Ahora dicen que en el plazo de no muchos años, los periódicos impresos en papel llegarán a extinguirse, y por lo pronto es cierto que en Estados Unidos la revista Time publica una edición electrónica que llega directamente a las pantallas de ordenador de sus suscriptores: no percibiremos ese intenso olor que ahora nos llega desde los quioscos tan deliciosa e invitadoramente en el aire aún no usado de las mañanas, y ya no tendremos pretexto para salir a la calle sin más motivo que el de comprar el periódico ni para concedernos ese café indolente en una cafetería sin demasiado público a lo largo del cual celebramos confortablemente la travesía diaria por las barbaridades y las minucias del mundo.

Pero yo me niego a complacerme con sentimentalismo prematuro en la nostalgia del papel: en los periódicos intangibles del porvenir habrá otros placeres y sensaciones ahora ocultos, otras costumbres a las que será necesario adherirse, y que ahora no sabemos imaginar. Nadie nos vaticinó en los tiempos de caminatas nocturnas y de olor a periódico y a pan en los amaneceres que descubriríamos, andando los años, un reino de la literatura entonces imposible, sin tecleo de máquina de escribir ni humo de tabaco, sin manchas de tinta en los dedos ni delirios de alcohol.

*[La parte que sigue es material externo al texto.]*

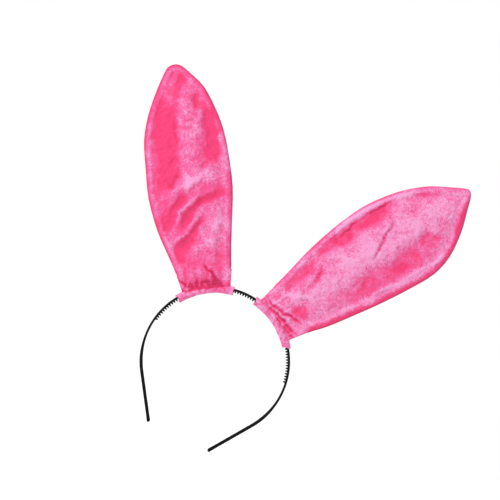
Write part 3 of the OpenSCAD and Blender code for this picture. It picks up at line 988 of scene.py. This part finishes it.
def make_casing(ear):
    """A soft tube round the hoop: the outside from one end to the other, then back through the bore."""
    clock = atan2(ear.neck[0], ear.neck[2])
    seed = SIDE_SEED[ear.name]
    rings, nap_sheen_and_shade_rows = [], []
    share = np.linspace(-1, 1, CASE_ROWS)
    for x in share:
        angle = CASE_ANGLE * x
        across = 64 * radians(angle)
        flare = ease(abs(x), 0.86, 1.0)
        wave = np.array([noise.noise(Vector((across / k, 3.1 * seed, k))) for k in (9.0, 4.0, 2.2)])
        low = CASE_LOW - 0.35 * wave[0] - 0.3 * wave[1]
        fat = 4.3 + 0.7 * wave[0] + 0.7 * wave[1] + 0.3 * wave[2] + 0.25 * flare
        waist = 0.9
        half = soften(outer_section(low, casing_top(angle), fat, waist), CASE_POINTS // 2 + 1)
        section = np.concatenate([half * (1, -1), half[::-1][1:-1]])
        # the cut ends are not quite square
        ragged = flare * copysign(1.0, x) * ripple(section[:, 0], section[:, 1], 3.5, seed + 33 + (x > 0))
        turn = clock + np.radians(angle + 2.6 * ragged)
        out = np.stack([np.sin(turn), 0 * turn, np.cos(turn)], 1)
        ring = CENTRE + section[:, :1] * out + section[:, 1:] * TO_BACK
        s = section[:, 0] * cos(radians(angle))
        tt = np.full(len(section), across)
        # the front and the back take different parts of the same ripple
        up = section[:, 0] + 9 * (section[:, 1] > 0)
        fine, broad = ripple(tt, up, 3.0, seed + 31), ripple(tt, up, 8.0, seed + 32)
        ring = ring + (0.7 * fine * np.sign(section[:, 1]))[:, None] * TO_BACK
        # the drawn-in valley over the roll is painted deeper, as shade in it, and a bulge of the fine ripple is
        # painted paler, as sheen
        valley_shade = ease(s, *ROLL_SHADE[ear.name]) * (1 - 0.5 * ease(abs(across), 18, 25))
        nap = 0.62 + 0.5 * fine + 0.4 * broad - ROLL_SHADE_DEPTH[ear.name] * valley_shade
        rings.append(ring)
        nap_sheen_and_shade_rows.append(nap)
    bore_low, bore_high, bore_half = BORE
    bore = []
    for k in range(CASE_POINTS):
        turn = 2 * pi * k / CASE_POINTS
        c, s = -cos(turn), -sin(turn)
        c, s = (copysign(abs(part) ** BORE_SQUARE, part) for part in (c, s))
        bore.append(((bore_low + bore_high) / 2 + (bore_high - bore_low) / 2 * c, bore_half * s))
    bore = np.array(bore)
    inner = []
    for x in share[::-1]:
        turn = clock + radians((CASE_ANGLE - 0.7) * x)
        inner.append(CENTRE + bore[:, :1] * compass(turn)[0] + bore[:, 1:] * TO_BACK)
    lips = []
    for outside, inside, turn in ((rings[-1], inner[0], 1), (rings[0], inner[-1], -1)):
        ahead = compass(clock + turn * radians(CASE_ANGLE + 0.45))[1]
        lips.append(0.62 * outside + 0.38 * inside + turn * 0.35 * ahead)
    points = np.array(rings + [lips[0]] + inner + [lips[1]])
    # the inside of the bore and the lips at the cut ends are painted deeper, as shade inside the tube
    bore_shade = [np.full(CASE_POINTS, 0.15)] * len(inner)
    nap = np.array(nap_sheen_and_shade_rows + [nap_sheen_and_shade_rows[-1] * 0.6] + bore_shade + [nap_sheen_and_shade_rows[0] * 0.6])
    mesh = grid_mesh(f"{ear.name}_casing_roll", points, close_rows=True, close_columns=True,
                     values=np.clip(nap, 0, 1))
    return link(f"{ear.name}_casing_roll", mesh, velour)


for name, ear in ears.items():
    roll = make_casing(ear)
    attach(roll, f"{name}_casing")
    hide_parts(f"{name}_casing")

# %% [markdown]
# ## Stitches
# A straight row of stitches closes each casing just above the hoop, in front and behind. Each is a short
# thread sunk in the pile. The places come from the finished cloth, and Geometry Nodes fill them.

# %% Stitches over the finished cloth
STITCH_GAP, STITCH_LONG, STITCH_THICK = 2.7, 1.9, 0.5
STITCH_HALF_ROW = 17.55
STITCH_BELOW_NECK = 1.6
STITCH_SUNK = 0.06


def make_stitch():
    """One stitch along X: a bar with rounded, sunken ends."""
    rings = []
    for x, share in ((-0.5, 0.35), (-0.42, 0.8), (-0.2, 1.0), (0.2, 1.0), (0.42, 0.8), (0.5, 0.35)):
        bow = 0.22 * (1 - (2 * x) ** 2)
        rings.append([(x * STITCH_LONG, share * STITCH_THICK / 2 * cos(a) - bow,
                       share * STITCH_THICK / 2 * sin(a)) for a in np.radians(np.arange(0, 360, 60))])
    return link("stitch", grid_mesh("stitch", capped(np.array(rings)), close_columns=True), thread)


def stitch_tree(stitch):
    """One stitch on every incoming point, turned by the point's own `turn`."""
    tree, given = node_group("stitch row", {})
    turn = add(tree, "GeometryNodeInputNamedAttribute", {"Name": "turn"}, data_type="FLOAT_VECTOR").outputs[0]
    one = add(tree, "GeometryNodeObjectInfo", {"Object": stitch}).outputs["Geometry"]
    laid = add(tree, "GeometryNodeInstanceOnPoints", None,
               {"Points": given["Geometry"], "Instance": one, "Rotation": turn})
    return give_back(tree, laid.outputs[0], thread)


stitch = make_stitch()
stitch_row = stitch_tree(stitch)
for name, ear in ears.items():
    t, h, front, back = surfaces[name]
    at_h = -NECK_TO_SEAM - STITCH_BELOW_NECK
    spots, turns = [], []
    lean = atan2(ear.neck[0], ear.neck[2])
    for surface, sign in ((front, -1), (back, 1)):
        for x in np.arange(-STITCH_HALF_ROW, STITCH_HALF_ROW + 0.1, STITCH_GAP):
            near = np.argmin((t - x) ** 2 + (h - at_h) ** 2)
            y = sign * (surface.ravel()[near] - STITCH_SUNK)
            spots.append(ear.place(x, at_h, y))
            turns.append((0.0 if sign < 0 else pi, lean, 0.0))
    mesh = bpy.data.meshes.new("stitch places")
    mesh.from_pydata(row(spots).tolist(), [], [])
    mesh.attributes.new("turn", "FLOAT_VECTOR", "POINT").data.foreach_set("vector", np.ravel(turns))
    stitches = link(f"{name}_stitch_row", mesh, thread)
    run_nodes(stitches, stitch_row, {}).data.shade_smooth()
    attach(stitches, f"{name}_casing")
    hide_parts(f"{name}_casing_stitches")
bpy.data.objects.remove(stitch)

# %% [markdown]
# ## Finishes of the hidden parts
# The wire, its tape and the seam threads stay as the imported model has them, and only take their finish.

# %% Paint the CAD parts that stay
for name in ears:
    for part, material in (("ear_wire", wire_steel), ("wire_wrap", tape), ("seam_thread", thread)):
        mesh = frame["nodes"][f"{name}_{part}"].data
        mesh.materials.clear()
        mesh.materials.append(material)

# %% [markdown]
# ## Floor and light
# A plain white floor under the lowest point and a white surround keep the picture bright and even. A large
# key light from the upper left gives the folds their form.

# %% Stage and light
KEY_FROM, KEY_SIZE, KEY_POWER = (-1.5, -0.9, 1.0), 0.7, 24.0
FILL_FROM, FILL_SIZE, FILL_POWER = (1.4, -1.6, 0.2), 1.2, 2.0
FLOOR_HALF = 3.0
low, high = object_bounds()
floor_mesh = bpy.data.meshes.new("floor")
corners = [(x * FLOOR_HALF, y * FLOOR_HALF, low.z - 0.2 * MM) for x, y in ((-1, -1), (1, -1), (1, 1), (-1, 1))]
floor_mesh.from_pydata(corners, [], [(0, 1, 2, 3)])
floor = put("floor", floor_mesh)
paper = new_material("white backdrop paper", {"Base Color": shade("#ffffff"), "Roughness": 0.9})
floor_mesh.materials.append(paper[0])


def area_light(name, place, size, power):
    """A square area light at a place, turned to face the object."""
    data = bpy.data.lights.new(name, "AREA")
    data.size, data.energy = size, power
    lamp = put(name, data)
    facing = (-Vector(place)).to_track_quat("-Z", "Y").to_matrix().to_4x4()
    lamp.matrix_world = Matrix.Translation(place) @ facing


area_light("key light", KEY_FROM, KEY_SIZE, KEY_POWER)
area_light("fill light", FILL_FROM, FILL_SIZE, FILL_POWER)
world = bpy.data.worlds.new("white surround")
bpy.context.scene.world = world
world.use_nodes = True
background = world.node_tree.nodes["Background"]
background.inputs["Color"].default_value = (1, 1, 1, 1)
background.inputs["Strength"].default_value = 1.0
bpy.context.scene.view_settings.view_transform = "Standard"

Igual que otros añoran las estilográficas y los veladores de mármol, o las borracheras obtusas y brutales de la generación perdida, es posible que yo añore alguna vez este silencio limpio en el que escribo ahora, las letras blancas, el fondo azul oscuro y luminoso de la pantalla de mi ordenador, que ya me conmueve mucho más que una hoja de papel en blanco.